С ТОЧКИ ЗРЕНИЯ НАЧАЛА 2000-х годов эти оценки кажутся довольно ясными. Первое заключается в том, что многие СМИ, часто зацикливающиеся на конфликтах, преувеличивали ожесточенность культурных войн, которые в любом случае немного поутихли (хотя и не среди политически ангажированных элит и пристрастных политиков) в конце 1990-х годов.[664] Сам Хантер отмечал, что «огромная средняя часть» (по его оценке, около 60%) американцев не обращает внимания на подобные сражения.[665] Даже на президентских выборах почти 50% населения, имеющего право голоса, не пришли на выборы. Из тех, кто пришёл, треть или около того назвали себя независимыми, а многие другие сказали, что им было очень трудно определиться с кандидатами. Многие социальные и культурные вопросы, включая эстетические и политические послания академических кругов и высокой культуры, большинство американцев не вызвали особого восторга.[666]
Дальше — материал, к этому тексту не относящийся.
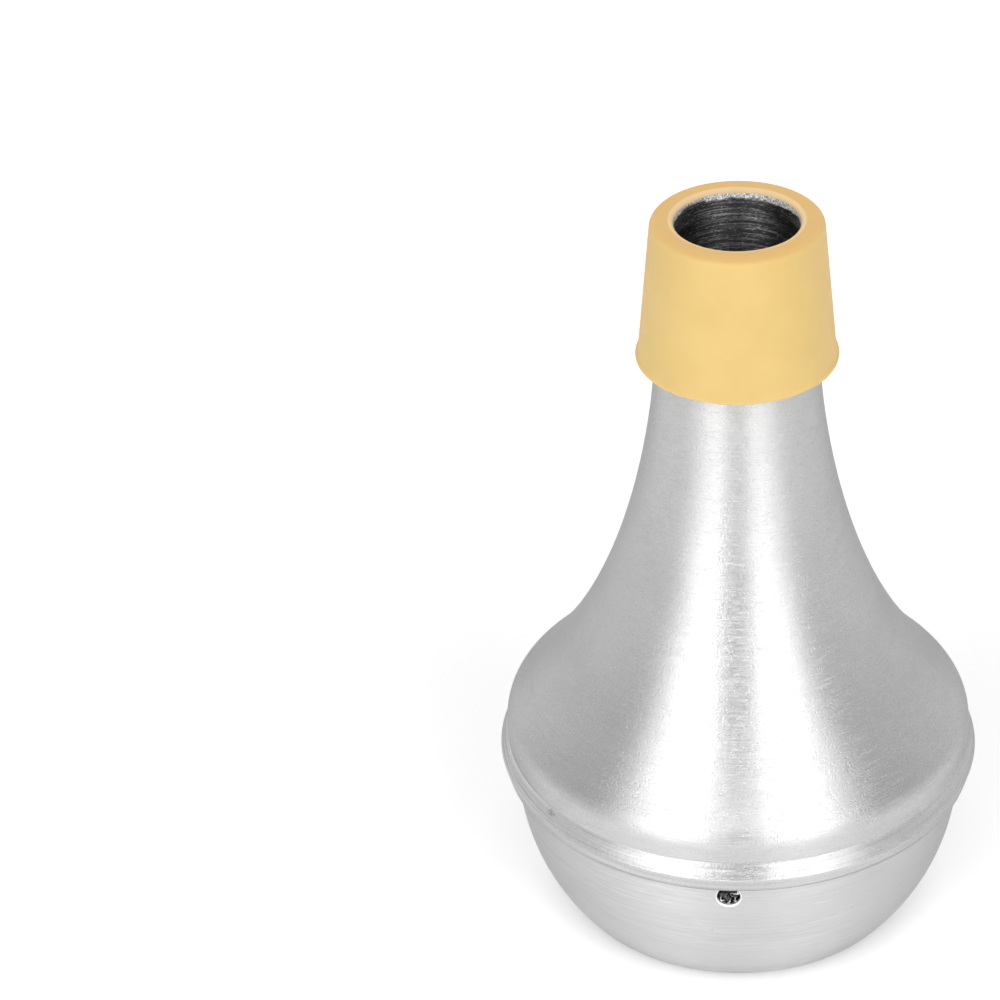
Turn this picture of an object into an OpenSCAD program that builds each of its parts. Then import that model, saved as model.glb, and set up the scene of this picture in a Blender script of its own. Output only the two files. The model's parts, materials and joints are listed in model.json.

Влияние религиозных правых, о котором многие либералы с восторгом говорили, в период с конца 1980-х до середины и конца 1990-х годов было несколько менее сильным, чем в начале 1980-х. В 1987 году Джим Баккер, находившийся тогда на пике славы как телезвезда, был разоблачен как прелюбодей со своей церковной секретаршей и как растратчик миллионов долларов из своего служения. Признанный виновным в мошенничестве, он был оштрафован на 500 000 долларов и приговорен в 1989 году к сорока пяти годам тюрьмы. (Он отсидел пять). Второй телевизионный проповедник «Ассамблеи Бога», пианист и гиперэмоциональный Джимми Сваггарт, был сфотографирован в компании придорожной проститутки в номере мотеля на окраине Нового Орлеана.